(Dataset rows)
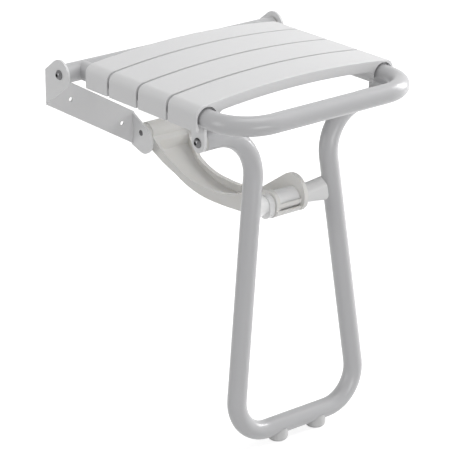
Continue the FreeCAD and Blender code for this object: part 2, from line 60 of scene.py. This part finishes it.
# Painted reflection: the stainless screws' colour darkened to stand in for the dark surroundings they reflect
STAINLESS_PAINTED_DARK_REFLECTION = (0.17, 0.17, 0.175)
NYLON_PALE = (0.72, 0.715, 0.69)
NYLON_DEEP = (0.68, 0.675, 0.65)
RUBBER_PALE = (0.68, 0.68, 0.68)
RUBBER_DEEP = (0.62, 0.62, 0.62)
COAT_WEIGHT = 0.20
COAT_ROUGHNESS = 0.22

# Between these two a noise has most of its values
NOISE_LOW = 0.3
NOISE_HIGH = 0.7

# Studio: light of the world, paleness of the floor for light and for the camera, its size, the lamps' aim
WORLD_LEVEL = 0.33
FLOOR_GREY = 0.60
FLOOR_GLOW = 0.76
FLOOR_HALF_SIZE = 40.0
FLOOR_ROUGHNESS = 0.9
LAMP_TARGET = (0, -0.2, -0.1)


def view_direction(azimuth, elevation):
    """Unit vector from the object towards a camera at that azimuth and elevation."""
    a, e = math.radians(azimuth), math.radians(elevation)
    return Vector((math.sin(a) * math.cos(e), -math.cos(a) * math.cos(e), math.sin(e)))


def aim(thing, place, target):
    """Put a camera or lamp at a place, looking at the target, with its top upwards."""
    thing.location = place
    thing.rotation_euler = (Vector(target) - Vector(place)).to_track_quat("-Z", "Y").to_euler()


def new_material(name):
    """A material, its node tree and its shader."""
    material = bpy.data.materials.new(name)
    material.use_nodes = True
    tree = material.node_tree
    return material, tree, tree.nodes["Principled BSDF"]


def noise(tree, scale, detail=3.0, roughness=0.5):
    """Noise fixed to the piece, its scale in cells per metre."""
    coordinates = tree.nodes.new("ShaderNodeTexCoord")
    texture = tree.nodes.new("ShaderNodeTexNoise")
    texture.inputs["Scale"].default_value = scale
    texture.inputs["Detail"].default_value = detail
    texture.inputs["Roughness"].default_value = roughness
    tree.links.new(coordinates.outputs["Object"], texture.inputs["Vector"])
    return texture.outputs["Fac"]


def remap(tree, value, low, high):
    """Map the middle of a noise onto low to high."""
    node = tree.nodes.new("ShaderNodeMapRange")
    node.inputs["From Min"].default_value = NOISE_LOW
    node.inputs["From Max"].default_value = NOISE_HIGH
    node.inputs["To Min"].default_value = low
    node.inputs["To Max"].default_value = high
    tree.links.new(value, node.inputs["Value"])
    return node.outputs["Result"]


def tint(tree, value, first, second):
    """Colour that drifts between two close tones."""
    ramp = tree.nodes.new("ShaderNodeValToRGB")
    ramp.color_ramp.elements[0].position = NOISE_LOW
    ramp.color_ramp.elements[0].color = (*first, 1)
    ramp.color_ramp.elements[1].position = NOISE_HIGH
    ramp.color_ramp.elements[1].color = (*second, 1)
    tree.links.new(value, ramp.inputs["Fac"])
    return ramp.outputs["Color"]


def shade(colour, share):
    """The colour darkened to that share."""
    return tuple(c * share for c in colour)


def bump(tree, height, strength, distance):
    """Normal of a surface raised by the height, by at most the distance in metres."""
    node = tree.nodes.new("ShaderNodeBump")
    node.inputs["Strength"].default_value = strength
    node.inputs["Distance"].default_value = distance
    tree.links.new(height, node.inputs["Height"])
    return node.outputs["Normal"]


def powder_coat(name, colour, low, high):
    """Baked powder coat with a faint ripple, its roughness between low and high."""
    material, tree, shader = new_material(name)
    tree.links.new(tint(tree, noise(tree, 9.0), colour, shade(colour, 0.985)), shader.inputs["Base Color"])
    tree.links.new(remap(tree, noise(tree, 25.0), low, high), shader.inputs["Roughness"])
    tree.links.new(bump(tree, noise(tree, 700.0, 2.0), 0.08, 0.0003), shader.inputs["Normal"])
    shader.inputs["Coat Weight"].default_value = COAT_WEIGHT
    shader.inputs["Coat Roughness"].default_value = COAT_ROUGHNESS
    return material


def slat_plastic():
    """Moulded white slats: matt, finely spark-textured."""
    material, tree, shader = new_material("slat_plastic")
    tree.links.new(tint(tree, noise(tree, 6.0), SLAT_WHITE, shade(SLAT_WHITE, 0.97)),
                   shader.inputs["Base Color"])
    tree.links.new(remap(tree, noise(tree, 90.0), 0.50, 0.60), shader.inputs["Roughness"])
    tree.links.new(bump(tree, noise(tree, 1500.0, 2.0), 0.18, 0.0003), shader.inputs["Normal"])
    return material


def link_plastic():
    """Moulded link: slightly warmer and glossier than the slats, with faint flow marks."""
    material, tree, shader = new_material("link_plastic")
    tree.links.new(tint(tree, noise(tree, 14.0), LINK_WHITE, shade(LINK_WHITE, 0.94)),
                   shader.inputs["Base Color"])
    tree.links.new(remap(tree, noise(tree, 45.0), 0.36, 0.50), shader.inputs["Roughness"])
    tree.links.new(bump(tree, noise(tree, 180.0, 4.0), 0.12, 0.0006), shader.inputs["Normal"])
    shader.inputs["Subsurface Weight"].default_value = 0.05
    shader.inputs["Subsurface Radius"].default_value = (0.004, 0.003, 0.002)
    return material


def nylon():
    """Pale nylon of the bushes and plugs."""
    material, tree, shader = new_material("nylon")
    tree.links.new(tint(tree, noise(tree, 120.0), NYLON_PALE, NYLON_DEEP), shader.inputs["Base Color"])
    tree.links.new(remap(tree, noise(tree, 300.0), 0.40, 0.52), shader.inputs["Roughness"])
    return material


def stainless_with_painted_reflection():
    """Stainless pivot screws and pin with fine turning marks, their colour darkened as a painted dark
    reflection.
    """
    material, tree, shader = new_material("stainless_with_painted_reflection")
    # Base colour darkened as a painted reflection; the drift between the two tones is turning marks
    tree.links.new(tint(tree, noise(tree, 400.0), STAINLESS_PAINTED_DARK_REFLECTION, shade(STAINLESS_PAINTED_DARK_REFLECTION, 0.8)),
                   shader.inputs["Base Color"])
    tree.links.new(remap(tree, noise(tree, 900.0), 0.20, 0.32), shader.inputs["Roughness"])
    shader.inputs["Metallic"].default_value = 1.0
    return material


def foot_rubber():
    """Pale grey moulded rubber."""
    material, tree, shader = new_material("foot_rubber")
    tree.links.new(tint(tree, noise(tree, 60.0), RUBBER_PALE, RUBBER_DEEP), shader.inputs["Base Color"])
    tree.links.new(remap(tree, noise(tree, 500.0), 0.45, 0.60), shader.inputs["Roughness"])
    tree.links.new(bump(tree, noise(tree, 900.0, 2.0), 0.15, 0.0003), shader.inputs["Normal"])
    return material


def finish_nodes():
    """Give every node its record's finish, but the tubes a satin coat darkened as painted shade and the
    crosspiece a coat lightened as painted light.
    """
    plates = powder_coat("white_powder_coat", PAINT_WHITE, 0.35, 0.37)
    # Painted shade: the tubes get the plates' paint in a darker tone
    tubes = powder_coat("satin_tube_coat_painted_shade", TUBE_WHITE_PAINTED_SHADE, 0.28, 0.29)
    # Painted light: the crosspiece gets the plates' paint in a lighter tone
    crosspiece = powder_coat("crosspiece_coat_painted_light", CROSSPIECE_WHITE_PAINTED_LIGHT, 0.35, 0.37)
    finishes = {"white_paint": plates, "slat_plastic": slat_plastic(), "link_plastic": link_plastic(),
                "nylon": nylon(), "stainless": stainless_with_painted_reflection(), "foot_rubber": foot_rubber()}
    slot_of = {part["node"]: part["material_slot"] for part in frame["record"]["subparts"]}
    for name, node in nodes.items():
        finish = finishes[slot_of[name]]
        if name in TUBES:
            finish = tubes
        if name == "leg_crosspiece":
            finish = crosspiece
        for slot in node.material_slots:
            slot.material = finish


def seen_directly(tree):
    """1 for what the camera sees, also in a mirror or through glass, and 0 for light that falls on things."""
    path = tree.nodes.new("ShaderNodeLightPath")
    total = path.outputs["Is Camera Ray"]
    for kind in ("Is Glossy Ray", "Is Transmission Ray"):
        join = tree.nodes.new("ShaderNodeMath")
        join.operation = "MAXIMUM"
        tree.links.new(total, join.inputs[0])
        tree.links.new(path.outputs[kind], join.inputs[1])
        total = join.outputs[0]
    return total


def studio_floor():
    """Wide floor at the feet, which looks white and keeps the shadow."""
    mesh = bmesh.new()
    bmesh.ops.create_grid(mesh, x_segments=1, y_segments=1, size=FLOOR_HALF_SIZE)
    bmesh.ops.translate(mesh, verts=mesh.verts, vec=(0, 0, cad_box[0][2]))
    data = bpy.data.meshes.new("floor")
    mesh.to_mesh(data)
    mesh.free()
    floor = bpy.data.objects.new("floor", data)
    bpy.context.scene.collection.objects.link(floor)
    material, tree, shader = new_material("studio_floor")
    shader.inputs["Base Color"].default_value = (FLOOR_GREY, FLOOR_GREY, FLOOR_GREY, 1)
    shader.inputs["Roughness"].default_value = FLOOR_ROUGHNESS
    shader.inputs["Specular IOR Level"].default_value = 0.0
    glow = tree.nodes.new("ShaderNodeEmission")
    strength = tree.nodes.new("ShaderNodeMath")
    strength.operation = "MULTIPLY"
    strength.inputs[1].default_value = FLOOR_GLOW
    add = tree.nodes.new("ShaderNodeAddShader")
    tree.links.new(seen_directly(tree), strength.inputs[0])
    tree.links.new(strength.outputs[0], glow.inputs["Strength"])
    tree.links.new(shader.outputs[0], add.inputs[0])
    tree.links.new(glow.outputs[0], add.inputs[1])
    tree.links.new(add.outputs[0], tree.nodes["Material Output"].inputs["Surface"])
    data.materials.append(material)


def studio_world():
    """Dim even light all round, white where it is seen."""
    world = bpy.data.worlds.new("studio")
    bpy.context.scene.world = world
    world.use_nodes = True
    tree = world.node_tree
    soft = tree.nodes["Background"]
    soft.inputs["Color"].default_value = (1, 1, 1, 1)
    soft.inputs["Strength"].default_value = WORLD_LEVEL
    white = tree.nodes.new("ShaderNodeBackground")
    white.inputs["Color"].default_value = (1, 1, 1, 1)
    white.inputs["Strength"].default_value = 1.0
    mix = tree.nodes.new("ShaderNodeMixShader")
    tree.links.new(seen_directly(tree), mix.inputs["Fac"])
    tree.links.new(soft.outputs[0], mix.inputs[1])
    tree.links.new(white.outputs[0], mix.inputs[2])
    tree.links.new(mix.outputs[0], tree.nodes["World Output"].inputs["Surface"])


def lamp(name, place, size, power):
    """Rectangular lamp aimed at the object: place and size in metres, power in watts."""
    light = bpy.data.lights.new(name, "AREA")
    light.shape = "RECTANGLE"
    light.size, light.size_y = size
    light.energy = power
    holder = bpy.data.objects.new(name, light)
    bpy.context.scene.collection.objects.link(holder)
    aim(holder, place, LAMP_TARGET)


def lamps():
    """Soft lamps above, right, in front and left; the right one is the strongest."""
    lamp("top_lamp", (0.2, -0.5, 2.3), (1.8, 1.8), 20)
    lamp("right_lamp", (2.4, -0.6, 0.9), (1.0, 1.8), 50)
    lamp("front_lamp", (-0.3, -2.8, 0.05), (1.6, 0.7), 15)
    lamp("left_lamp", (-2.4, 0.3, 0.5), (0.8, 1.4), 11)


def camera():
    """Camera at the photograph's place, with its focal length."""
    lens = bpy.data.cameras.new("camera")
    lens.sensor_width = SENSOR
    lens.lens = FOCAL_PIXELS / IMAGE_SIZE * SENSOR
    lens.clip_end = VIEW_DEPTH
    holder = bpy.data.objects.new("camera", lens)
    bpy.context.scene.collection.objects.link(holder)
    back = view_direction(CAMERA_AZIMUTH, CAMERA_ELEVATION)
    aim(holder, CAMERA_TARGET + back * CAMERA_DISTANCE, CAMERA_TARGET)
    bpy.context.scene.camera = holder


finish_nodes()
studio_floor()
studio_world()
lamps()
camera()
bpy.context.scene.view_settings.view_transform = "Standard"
...
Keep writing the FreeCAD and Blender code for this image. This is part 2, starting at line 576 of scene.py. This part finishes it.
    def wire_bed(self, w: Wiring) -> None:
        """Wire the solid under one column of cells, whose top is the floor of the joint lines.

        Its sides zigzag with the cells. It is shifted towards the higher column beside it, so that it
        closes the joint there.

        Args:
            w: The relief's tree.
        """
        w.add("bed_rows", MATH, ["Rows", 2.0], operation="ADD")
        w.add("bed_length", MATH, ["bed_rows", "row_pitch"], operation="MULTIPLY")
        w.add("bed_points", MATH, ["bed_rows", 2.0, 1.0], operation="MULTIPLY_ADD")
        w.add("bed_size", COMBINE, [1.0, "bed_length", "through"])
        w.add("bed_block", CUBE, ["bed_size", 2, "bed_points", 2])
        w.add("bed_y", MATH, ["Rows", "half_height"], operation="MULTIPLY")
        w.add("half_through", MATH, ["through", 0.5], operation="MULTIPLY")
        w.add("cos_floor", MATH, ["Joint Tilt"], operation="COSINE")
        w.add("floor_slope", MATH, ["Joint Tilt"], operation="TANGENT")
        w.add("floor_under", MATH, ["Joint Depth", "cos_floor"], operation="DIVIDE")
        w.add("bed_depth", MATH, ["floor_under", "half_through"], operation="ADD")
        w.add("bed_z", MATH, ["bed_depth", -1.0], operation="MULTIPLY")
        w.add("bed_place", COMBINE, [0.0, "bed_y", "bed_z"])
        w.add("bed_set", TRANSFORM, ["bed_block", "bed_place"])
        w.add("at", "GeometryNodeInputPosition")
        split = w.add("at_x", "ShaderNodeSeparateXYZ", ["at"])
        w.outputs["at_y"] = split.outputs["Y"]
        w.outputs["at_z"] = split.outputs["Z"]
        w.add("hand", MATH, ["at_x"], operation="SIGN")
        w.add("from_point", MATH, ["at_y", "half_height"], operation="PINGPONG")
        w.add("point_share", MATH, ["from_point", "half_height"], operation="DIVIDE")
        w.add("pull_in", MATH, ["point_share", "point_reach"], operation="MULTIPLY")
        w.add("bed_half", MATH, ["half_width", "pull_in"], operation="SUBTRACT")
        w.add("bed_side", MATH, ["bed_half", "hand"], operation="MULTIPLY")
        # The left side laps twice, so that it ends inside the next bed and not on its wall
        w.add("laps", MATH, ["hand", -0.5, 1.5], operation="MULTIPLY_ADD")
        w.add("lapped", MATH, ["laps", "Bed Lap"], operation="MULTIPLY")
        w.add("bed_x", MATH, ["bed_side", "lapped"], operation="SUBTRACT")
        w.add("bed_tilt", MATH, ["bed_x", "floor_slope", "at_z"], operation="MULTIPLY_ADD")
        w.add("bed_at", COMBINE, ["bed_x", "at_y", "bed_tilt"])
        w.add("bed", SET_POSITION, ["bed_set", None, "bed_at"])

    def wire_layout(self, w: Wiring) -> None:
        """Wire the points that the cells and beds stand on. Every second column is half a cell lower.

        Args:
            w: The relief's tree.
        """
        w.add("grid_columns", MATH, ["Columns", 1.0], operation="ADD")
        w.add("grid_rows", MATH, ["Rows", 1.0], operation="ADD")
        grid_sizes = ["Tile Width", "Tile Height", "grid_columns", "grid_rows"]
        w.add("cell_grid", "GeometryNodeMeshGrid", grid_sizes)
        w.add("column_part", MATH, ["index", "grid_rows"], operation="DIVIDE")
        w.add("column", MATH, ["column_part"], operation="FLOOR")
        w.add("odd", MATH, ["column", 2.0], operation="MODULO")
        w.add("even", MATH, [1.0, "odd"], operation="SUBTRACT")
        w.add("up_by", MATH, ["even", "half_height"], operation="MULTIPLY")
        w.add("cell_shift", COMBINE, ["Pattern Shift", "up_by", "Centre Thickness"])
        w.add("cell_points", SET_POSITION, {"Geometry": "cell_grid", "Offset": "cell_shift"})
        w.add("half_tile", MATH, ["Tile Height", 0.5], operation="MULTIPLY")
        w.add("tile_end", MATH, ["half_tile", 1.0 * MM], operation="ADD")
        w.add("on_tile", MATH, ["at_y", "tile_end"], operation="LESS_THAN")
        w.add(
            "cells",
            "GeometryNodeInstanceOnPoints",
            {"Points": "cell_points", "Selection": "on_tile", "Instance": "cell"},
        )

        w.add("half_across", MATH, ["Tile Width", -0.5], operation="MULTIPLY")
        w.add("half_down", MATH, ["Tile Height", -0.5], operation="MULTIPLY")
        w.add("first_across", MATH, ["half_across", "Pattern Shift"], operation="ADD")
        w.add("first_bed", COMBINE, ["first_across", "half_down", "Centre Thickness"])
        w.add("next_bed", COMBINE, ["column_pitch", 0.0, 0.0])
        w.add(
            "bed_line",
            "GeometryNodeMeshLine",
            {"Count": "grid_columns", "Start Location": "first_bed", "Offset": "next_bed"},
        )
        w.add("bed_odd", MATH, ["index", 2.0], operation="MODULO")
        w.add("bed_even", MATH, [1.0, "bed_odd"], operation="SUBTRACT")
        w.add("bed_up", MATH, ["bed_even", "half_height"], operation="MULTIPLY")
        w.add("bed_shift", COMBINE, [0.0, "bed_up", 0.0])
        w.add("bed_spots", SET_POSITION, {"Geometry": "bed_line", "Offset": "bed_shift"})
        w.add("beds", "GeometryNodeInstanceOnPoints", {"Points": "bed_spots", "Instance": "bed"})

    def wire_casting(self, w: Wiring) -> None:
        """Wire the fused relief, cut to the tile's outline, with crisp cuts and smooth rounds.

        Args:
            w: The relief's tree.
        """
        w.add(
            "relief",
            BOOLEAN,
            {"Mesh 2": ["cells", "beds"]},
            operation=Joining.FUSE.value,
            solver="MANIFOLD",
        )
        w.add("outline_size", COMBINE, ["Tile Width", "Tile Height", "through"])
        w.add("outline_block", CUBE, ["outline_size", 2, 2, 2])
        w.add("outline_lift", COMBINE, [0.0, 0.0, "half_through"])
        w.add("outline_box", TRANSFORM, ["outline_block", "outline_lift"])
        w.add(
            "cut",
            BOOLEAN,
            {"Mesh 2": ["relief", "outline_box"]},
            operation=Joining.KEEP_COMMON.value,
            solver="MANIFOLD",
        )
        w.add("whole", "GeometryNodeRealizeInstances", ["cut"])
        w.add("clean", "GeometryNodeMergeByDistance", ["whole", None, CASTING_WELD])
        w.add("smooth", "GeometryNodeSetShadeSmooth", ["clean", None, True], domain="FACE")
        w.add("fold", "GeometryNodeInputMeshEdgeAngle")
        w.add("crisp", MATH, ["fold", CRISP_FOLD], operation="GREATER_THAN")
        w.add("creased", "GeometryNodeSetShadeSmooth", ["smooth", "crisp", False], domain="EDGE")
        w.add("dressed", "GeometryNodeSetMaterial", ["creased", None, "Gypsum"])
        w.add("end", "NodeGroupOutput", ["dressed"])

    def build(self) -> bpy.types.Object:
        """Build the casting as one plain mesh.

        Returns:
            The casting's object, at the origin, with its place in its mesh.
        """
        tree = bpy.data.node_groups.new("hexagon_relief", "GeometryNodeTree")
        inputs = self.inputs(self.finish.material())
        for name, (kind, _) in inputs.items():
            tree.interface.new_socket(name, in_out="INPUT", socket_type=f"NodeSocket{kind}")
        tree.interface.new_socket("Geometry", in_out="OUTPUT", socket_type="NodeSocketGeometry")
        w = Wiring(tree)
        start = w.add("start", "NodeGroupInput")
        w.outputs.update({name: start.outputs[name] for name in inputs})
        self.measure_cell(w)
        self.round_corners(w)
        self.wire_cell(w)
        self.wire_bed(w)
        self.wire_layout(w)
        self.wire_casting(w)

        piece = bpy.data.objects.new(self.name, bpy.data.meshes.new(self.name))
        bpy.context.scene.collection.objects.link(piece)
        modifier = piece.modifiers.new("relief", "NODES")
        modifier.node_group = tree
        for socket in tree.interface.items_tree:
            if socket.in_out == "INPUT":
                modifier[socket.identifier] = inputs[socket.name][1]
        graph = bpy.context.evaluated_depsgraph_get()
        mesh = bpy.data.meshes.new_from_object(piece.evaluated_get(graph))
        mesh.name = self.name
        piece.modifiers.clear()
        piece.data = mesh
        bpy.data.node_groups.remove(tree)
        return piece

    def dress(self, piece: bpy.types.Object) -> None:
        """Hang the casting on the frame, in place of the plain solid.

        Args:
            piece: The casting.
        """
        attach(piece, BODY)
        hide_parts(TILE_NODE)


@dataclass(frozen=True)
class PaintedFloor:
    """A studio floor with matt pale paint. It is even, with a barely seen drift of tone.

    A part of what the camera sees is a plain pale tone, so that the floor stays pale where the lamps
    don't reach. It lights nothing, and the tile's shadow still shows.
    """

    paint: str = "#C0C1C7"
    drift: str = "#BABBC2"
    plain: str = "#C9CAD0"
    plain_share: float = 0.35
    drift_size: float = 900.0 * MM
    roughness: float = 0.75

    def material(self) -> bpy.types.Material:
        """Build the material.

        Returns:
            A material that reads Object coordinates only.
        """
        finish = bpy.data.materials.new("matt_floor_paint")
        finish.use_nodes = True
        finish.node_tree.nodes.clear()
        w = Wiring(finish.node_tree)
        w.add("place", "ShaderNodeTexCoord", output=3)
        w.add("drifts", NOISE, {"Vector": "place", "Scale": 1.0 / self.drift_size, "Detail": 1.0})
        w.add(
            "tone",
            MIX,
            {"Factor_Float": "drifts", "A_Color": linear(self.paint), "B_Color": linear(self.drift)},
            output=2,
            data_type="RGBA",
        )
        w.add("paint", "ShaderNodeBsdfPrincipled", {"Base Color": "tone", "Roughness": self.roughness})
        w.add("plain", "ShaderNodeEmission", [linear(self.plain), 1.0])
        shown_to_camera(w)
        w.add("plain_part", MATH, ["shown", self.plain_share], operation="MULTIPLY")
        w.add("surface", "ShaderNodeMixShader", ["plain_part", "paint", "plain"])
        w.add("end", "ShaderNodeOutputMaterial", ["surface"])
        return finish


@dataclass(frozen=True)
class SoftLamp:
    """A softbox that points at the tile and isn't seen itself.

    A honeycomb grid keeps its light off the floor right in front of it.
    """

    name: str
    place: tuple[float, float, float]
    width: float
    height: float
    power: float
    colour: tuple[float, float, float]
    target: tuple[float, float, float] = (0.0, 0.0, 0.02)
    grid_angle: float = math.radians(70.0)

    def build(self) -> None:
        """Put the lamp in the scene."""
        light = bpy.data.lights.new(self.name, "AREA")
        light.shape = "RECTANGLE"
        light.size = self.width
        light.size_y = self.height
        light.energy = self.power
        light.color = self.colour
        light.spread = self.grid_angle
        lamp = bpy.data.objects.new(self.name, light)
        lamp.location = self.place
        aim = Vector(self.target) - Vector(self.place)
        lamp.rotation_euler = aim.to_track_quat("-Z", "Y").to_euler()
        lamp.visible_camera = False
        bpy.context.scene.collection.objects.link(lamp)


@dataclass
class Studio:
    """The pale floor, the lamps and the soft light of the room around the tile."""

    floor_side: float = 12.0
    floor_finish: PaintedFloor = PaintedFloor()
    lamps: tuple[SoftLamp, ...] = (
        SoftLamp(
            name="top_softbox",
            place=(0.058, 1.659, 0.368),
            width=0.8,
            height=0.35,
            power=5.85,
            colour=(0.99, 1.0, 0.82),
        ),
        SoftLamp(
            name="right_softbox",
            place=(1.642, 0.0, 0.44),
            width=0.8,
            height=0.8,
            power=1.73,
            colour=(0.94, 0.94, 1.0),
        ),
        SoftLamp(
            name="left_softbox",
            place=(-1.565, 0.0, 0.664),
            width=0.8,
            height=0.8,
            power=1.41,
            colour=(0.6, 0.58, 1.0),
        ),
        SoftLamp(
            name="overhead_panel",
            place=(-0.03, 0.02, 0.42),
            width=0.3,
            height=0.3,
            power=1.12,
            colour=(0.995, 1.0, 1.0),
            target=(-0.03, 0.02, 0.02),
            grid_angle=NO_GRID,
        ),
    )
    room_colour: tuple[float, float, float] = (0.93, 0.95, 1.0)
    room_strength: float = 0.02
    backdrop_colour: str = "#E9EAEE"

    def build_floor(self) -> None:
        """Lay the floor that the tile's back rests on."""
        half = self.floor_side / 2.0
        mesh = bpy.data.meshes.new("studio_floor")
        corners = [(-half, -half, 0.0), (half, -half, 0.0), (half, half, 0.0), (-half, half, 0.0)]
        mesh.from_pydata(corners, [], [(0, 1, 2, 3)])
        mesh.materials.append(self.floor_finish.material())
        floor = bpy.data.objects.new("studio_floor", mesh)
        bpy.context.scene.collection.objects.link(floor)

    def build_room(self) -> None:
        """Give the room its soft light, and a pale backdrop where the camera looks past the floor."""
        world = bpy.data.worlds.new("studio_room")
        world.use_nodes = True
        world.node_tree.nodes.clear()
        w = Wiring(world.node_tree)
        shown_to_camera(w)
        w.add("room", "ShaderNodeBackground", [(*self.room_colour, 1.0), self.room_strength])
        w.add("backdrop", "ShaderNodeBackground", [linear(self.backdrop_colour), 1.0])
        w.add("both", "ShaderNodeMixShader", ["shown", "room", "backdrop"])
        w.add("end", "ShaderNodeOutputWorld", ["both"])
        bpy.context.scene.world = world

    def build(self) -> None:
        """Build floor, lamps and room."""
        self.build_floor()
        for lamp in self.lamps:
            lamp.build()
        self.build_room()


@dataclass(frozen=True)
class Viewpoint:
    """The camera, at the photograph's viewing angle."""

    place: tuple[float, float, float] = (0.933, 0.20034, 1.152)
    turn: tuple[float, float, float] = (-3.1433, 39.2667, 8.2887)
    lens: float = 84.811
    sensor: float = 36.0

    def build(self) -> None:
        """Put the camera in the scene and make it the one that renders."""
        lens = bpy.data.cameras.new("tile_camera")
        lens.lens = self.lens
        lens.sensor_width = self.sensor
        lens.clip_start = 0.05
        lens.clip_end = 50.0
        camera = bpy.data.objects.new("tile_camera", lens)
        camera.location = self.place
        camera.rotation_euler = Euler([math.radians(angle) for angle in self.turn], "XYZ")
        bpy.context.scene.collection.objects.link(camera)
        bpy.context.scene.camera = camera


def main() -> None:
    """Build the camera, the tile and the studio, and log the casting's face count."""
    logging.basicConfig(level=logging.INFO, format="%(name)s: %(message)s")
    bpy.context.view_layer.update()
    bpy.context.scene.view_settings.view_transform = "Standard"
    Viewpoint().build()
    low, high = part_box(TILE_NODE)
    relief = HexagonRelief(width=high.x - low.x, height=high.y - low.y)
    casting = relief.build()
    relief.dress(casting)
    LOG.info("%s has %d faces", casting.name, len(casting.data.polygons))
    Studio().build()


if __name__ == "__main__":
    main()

PROBLEM TO WORK ON: Work out the number of lines in this listing that include the word "Blender". Reply with that number only.

COMPLETE RESPONSE: 2